Is there some evidence that the seven-dimensional theory is well-defined at the quantum level? In fact, what does it exactly mean that such a theory is well-defined? Is it about the existence of some partition sum which is a function of some parameters (moduli)? Which conditions must be satisfied by such a partition function? Obviously, some function always exists. ;-) In the case of physical string theory, we require the theory to predict a whole unitary S-matrix, which is highly non-trivial. But what exactly do we require from these topological theories that would make them non-trivial?

I know what we require for the topological A-model and B-model perturbatively - they are well-defined worldsheet theories obtained by twisting the physical superstring.
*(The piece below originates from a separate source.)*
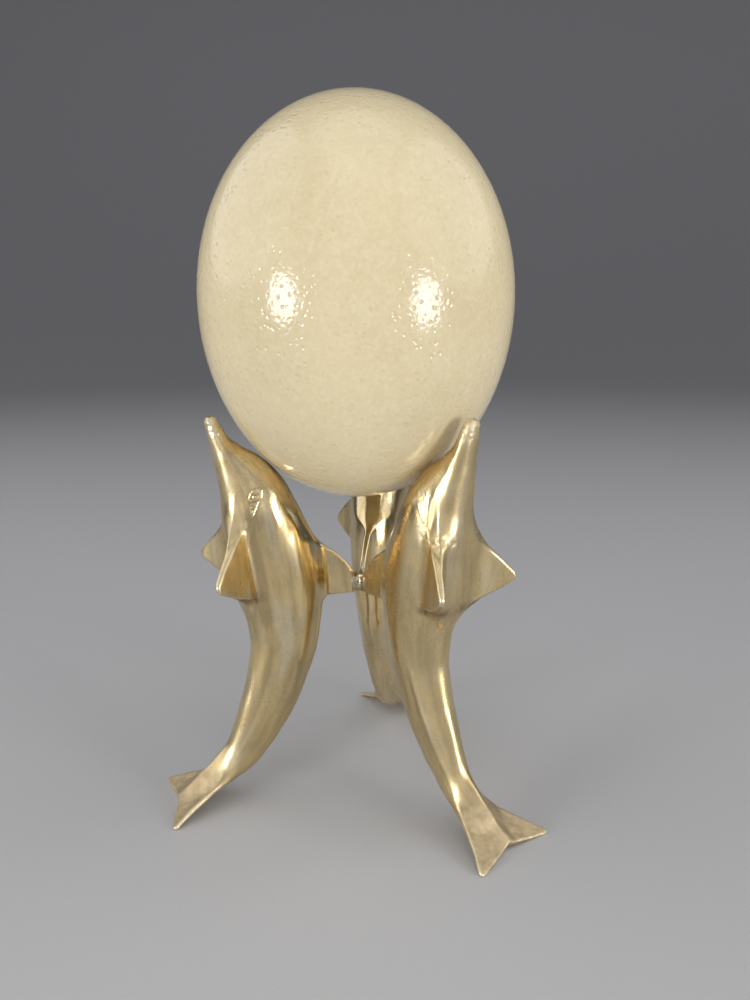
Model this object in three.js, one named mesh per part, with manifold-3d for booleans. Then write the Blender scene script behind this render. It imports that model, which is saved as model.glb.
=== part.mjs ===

Obviously, they mean something rather specific by the "quantum completion" of the Hitchin theory - it's supposed to be a theory that includes M2-brane instantons wrapped on the calibrated 3-cycles. But does this theory make sense? In the case of type IIA - M-theory duality, we know that there should be a non-perturbative completion of type IIA superstring theory, and many of its objects and properties are determined by supersymmetry, which naturally leads to M-theory in 11 dimensions.

But can we do the same thing here? Is there some really good reason to believe in a unique non-perturbative completion of topological string theory? Are there some "objects" analogous to D0-branes that become light at strong coupling, and that show that the physics (or mathematics, in this case) becomes seven-dimensional?

Is not there an eight-dimensional theory, a topological F-theory? Such a theory would require to be compactified on a torus before it would make sense.

Cannot all these theories be simply defined as some truncations of the full M-theory and its compactifications to its BPS subsector(s)? Well, I feel a bit uneasy to imagine that these topological theories generate another type of string/M-theory. If one imagines that topological string theories (A-model and B-model) have a non-perturbative completion, as especially Cumrun likes to say, is not this completion the whole string/M-theory? Cannot one derive the relations between the different "topological theories of gravity" directly from the stringy dualities, even if the topological theories are still just a truncation?

For example, is not the partition function of topological M-theory defined simply by a superpotential in the real M-theory?

Well, these are not the only questions that I may only have a chance to understand after I read the whole article. Other mysterious points involve the interpretation of the partition sum as a "wave function"; and the new relations to holography and twistors. So far I don't quite see the meat, but it is very likely that the meat is there and it is very exciting.